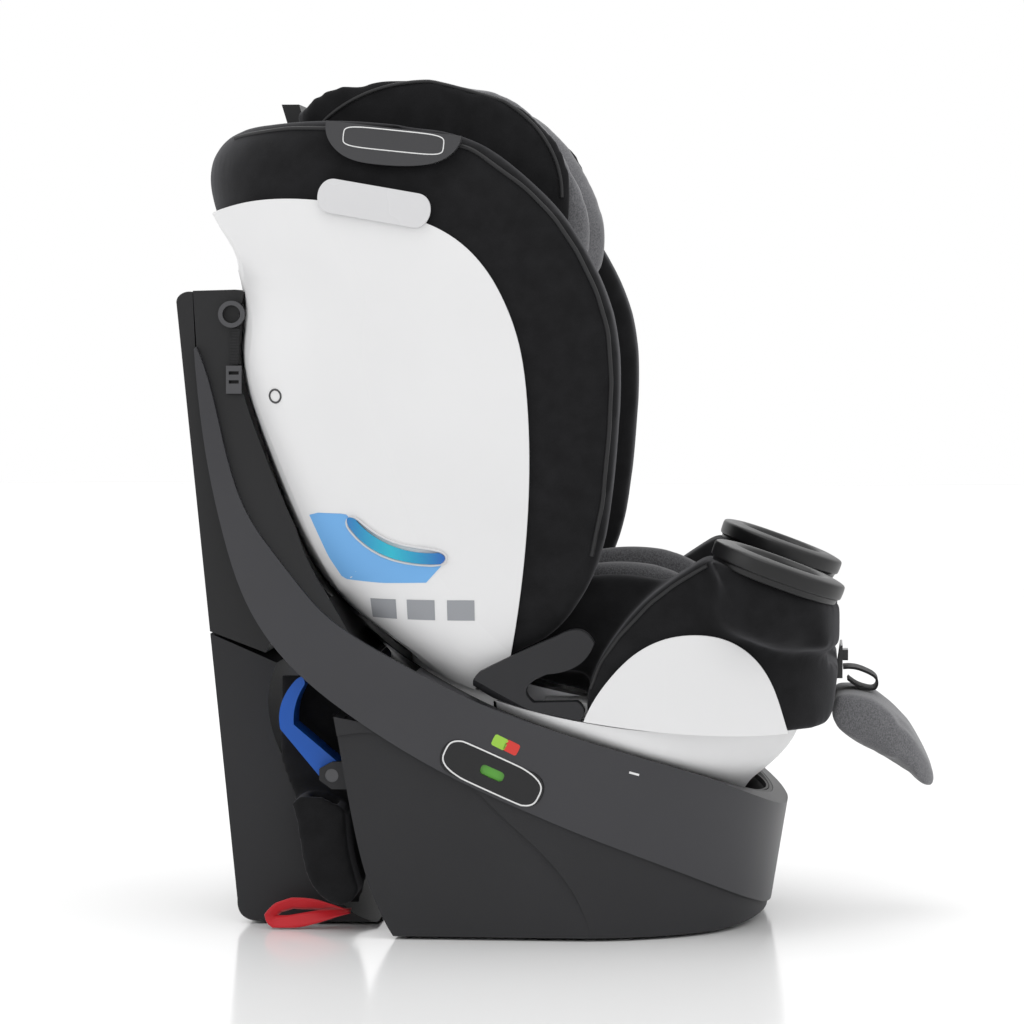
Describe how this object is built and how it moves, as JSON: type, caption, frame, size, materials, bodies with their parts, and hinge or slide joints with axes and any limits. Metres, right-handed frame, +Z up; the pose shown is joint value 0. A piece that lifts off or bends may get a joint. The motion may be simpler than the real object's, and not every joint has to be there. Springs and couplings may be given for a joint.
{
  "type": "convertible car seat",
  "caption": "Child car seat that turns on a tall-backed base with a round bowl, with a sliding headrest, padded wings, cup holders, a harness and a belt slot.",
  "frame": {"origin": "on the floor, in the mid-plane, where the seat's turning axis meets the floor", "axes": "+X to the front of the base, +Y to the seat's left, +Z up"},
  "size_m": [0.6801, 0.46, 0.758],
  "materials": {
    "band_grey": "satin",
    "black_fabric": "knit",
    "black_webbing": "woven",
    "blue_plastic": "satin",
    "dark_plastic": "satin",
    "green_flag": "gloss",
    "grey_fabric": "melange",
    "housing_black": "fine grain",
    "red_button": "gloss",
    "red_ribbon": "satin ribbon",
    "rubber": "matte",
    "steel": "zinc plated",
    "vial": "clear liquid",
    "white_shell": "satin"
  },
  "bodies": {
    "base": {"rim_band": "band_grey", "base_housing": "housing_black", "bowl_liner": "dark_plastic", "tall_back": "dark_plastic", "back_cover": "housing_black", "rear_tower": "housing_black", "floor_plate": "dark_plastic", "anti_slip_feet": "rubber", "belt_bar": "steel", "lower_race": "steel", "bearing_balls": "steel", "lock_ring": "steel", "king_pin": "steel", "king_nut": "steel", "status_plates": "dark_plastic", "anchor_pouch": "black_fabric", "red_pull_strap": "red_ribbon", "tether_hardware": "steel", "tether_strap": "black_webbing"},
    "turntable": {"upper_race": "steel", "turntable_plate": "steel", "carriage_shell": "white_shell", "recline_rails": "steel", "lock_spring": "steel"},
    "bolt": {"lock_bolt": "steel"},
    "flags": {"status_flags": "green_flag"},
    "seat": {"back_shell": "white_shell", "back_bucket": "black_fabric", "pan_shell": "white_shell", "pan_cover": "black_fabric", "recline_runners": "steel", "back_cushion": "grey_fabric", "seat_cushion": "grey_fabric", "hip_bolsters": "grey_fabric", "belt_guides": "dark_plastic", "side_plates": "white_shell", "level_vials": "vial", "shoulder_straps": "black_webbing", "harness_pads": "black_fabric", "chest_clip": "dark_plastic", "buckle": "dark_plastic", "crotch_strap": "black_webbing", "adjuster_frame": "dark_plastic", "adjuster_strap": "black_webbing", "front_flap": "grey_fabric", "headrest_guides": "steel"},
    "headrest": {"headrest_shell": "dark_plastic", "headrest_cover": "black_fabric", "headrest_cushion": "grey_fabric"},
    "head_lever": {"headrest_lever": "dark_plastic"},
    "rotate_handle": {"rotate_grip_right": "dark_plastic", "rotate_grip_left": "dark_plastic", "rotate_yoke": "steel"},
    "recline_pull": {"recline_handle": "dark_plastic"},
    "press_button": {"buckle_button": "red_button"},
    "strap_button": {"adjuster_button": "dark_plastic"},
    "cup_right": {"cup_holder_right": "dark_plastic"},
    "cup_left": {"cup_holder_left": "dark_plastic"},
    "lockoff_right": {"lockoff_lever_right": "blue_plastic"},
    "lockoff_left": {"lockoff_lever_left": "blue_plastic"}
  },
  "joints": [
    {"name": "seat_turn", "type": "hinge", "parent": "base", "child": "turntable", "pos_m": [0, 0, 0], "axis": [0.342, 0, 0.9397], "range_deg": [-180, 180], "deforming": ["front_flap"]},
    {"name": "recline", "type": "hinge", "parent": "turntable", "child": "seat", "pos_m": [0.215, 0, 0.982], "axis": [0, -1, 0], "range_deg": [0, 3.5]},
    {"name": "bolt_lift", "type": "slide", "parent": "turntable", "child": "bolt", "axis": [0.342, 0, 0.9397], "range_m": [-0.01, 0]},
    {"name": "flag_slide", "type": "slide", "parent": "base", "child": "flags", "axis": [0.9135, 0, -0.4067], "range_m": [0, 0.022]},
    {"name": "headrest_slide", "type": "slide", "parent": "seat", "child": "headrest", "axis": [-0.2924, 0, 0.9563], "range_m": [0, 0.14]},
    {"name": "headrest_release", "type": "slide", "parent": "headrest", "child": "head_lever", "axis": [-0.2924, 0, 0.9563], "range_m": [0, 0.006], "stiffness_N_per_m": 400},
    {"name": "rotate_release", "type": "slide", "parent": "seat", "child": "rotate_handle", "axis": [0, 0, 1], "range_m": [0, 0.003], "stiffness_N_per_m": 900},
    {"name": "recline_release", "type": "slide", "parent": "seat", "child": "recline_pull", "axis": [1, 0, 0], "range_m": [0, 0.008], "stiffness_N_per_m": 500},
    {"name": "buckle_press", "type": "slide", "parent": "seat", "child": "press_button", "axis": [-0.3746, 0, -0.9272], "range_m": [0, 0.003], "stiffness_N_per_m": 1200},
    {"name": "adjuster_press", "type": "slide", "parent": "seat", "child": "strap_button", "axis": [-1, 0, 0], "range_m": [0, 0.003], "stiffness_N_per_m": 800},
    {"name": "cup_right_lift", "type": "slide", "parent": "seat", "child": "cup_right", "axis": [0.342, 0, 0.9397], "range_m": [0, 0.09]},
    {"name": "cup_left_lift", "type": "slide", "parent": "seat", "child": "cup_left", "axis": [0.342, 0, 0.9397], "range_m": [0, 0.09]},
    {"name": "lockoff_right_open", "type": "hinge", "parent": "base", "child": "lockoff_right", "pos_m": [-0.147, -0.14, 0.141], "axis": [0, -1, 0], "range_deg": [0, 40]},
    {"name": "lockoff_left_open", "type": "hinge", "parent": "base", "child": "lockoff_left", "pos_m": [-0.147, 0.14, 0.141], "axis": [0, -1, 0], "range_deg": [0, 40]}
  ]
}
* * *
* Task
Work out how many lines of the listing above include the word "caption". Report only the number.

* Expected answer
2